McCabe is a dedicated arts ambassador and advocate for arts audience development, frequently addressing arts organizations across the country. With colleague Craig Sheppard, she has launched the highly successful Seattle Piano Institute, an intense summer immersion experience for gifted and aspiring classical pianists.

The winner of numerous prizes and awards, including the International Concert Artists Guild Competition and a Rockefeller Foundation grant, McCabe was the subject of a lengthy New Yorker magazine profile, “Pianist’s Progress,” later expanded into a book of the same title. 

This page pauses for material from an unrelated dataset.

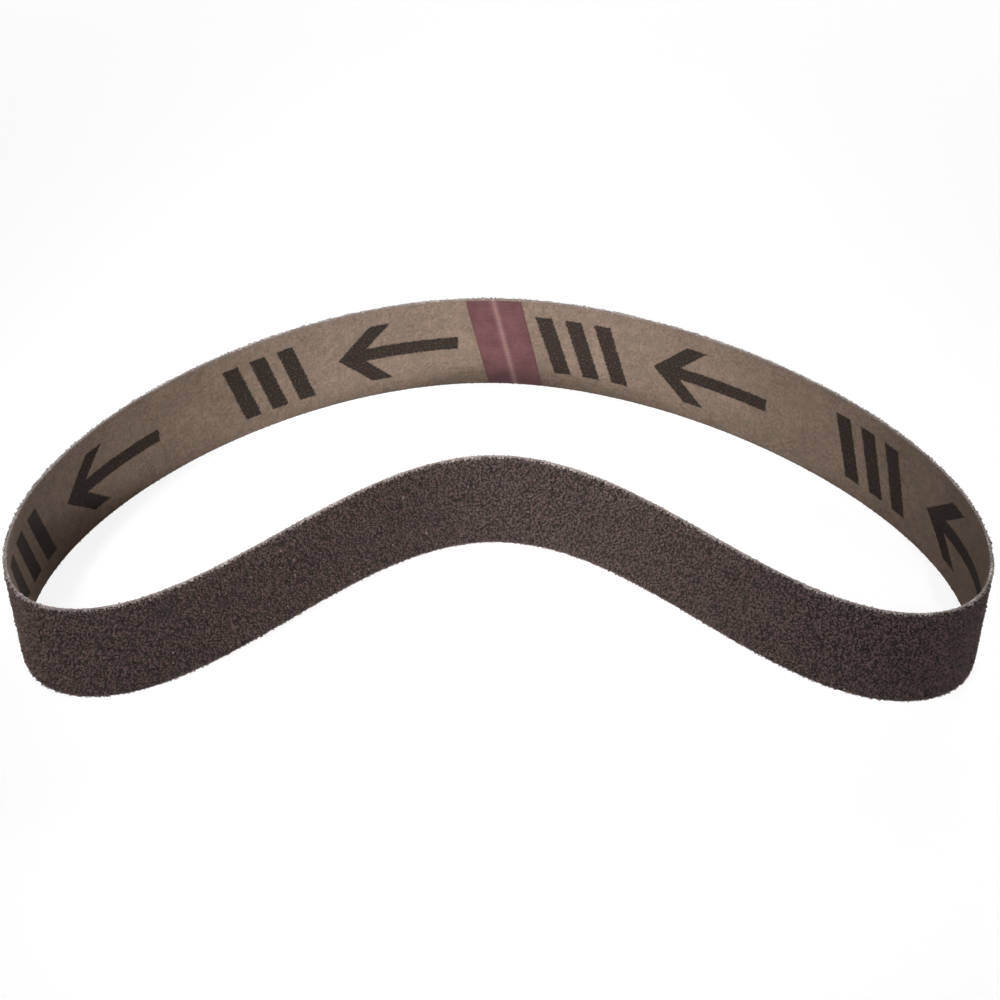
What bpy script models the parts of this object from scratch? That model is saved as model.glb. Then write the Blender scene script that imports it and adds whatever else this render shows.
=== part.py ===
"""A narrow sanding belt standing on its edge, bowed into a kidney-shaped loop.

The belt is a strip of cloth with abrasive on its outer face. Its ends meet at a slanted butt
seam, which a film tape bridges on the inner face. Units are metres, with +Z up.
"""

import math
from collections import namedtuple

import bmesh
import bpy
import numpy as np
from mathutils import Matrix, Vector
from mathutils.geometry import interpolate_bezier

# Driving sizes of the belt
BELT_LENGTH = 0.533
BELT_WIDTH = 0.025
CLOTH_THICKNESS = 0.00048
COAT_THICKNESS = 0.0003

# The coat is bonded to the cloth, and its grains are broken back from the slit edges
BOND_LINE = 0.00002
COAT_EDGE_MARGIN = 0.00015

# The butt seam, near the middle of the rear bow, and the film tape over it
SEAM_SHIFT = -0.005
SEAM_GAP = 0.00015
SPLICE_SLANT = math.radians(12.0)
TAPE_LENGTH = 0.013
TAPE_THICKNESS = 0.00012
TAPE_EDGE_MARGIN = 0.0003
GLUE_LINE = 0.00002

# How the loop stands, seen from above: the points where it runs square to an axis. The reaches are
# how far its Bezier handles go back and on from each point. The inner face follows this line,
# which is then scaled until it is one belt length round.
Bend = namedtuple("Bend", "x y heading reach_back reach_on")
REAR_BOW = Bend(-0.0027, 0.0524, math.radians(180), 0.0465, 0.0468)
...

In 1995 McCabe presented the annual faculty lecture — a concert with commentary — at the University of Washington. She is the first professor of music in the history of the University to be awarded this lectureship. Seattle magazine selected McCabe as one of 17 current and past University of Washington professors who have had an impact on life in the Pacific Northwest. In 2005, to celebrate its 100th year as an institution, The Juilliard School selected McCabe as one of 100 alumni from 20,000 currently living to be profiled in its centenary publication recognizing distinction and accomplishments in the international world of music, dance, and theater. Today she is a highly- sought teacher at the University of Washington, with students from around the world seeking admission to her studio.

McCabe performs regularly throughout the United States, and has made several tours of South Korea, Japan and China.  In 2022 she has been appointed Artistic Advisor to the Beijing Royal School, an elite private K-12 institution which is evolving an international Arts curriculum  She appears often as an invited jurist for international piano competitions, most recently in New Orleans, San Antonio, and Vancouver, Canada.  In 2016 she served on the jury of the Gina Bachauer International Piano Competition. In March of 2022 she served on the jury for the Hilton Head International Piano Competition.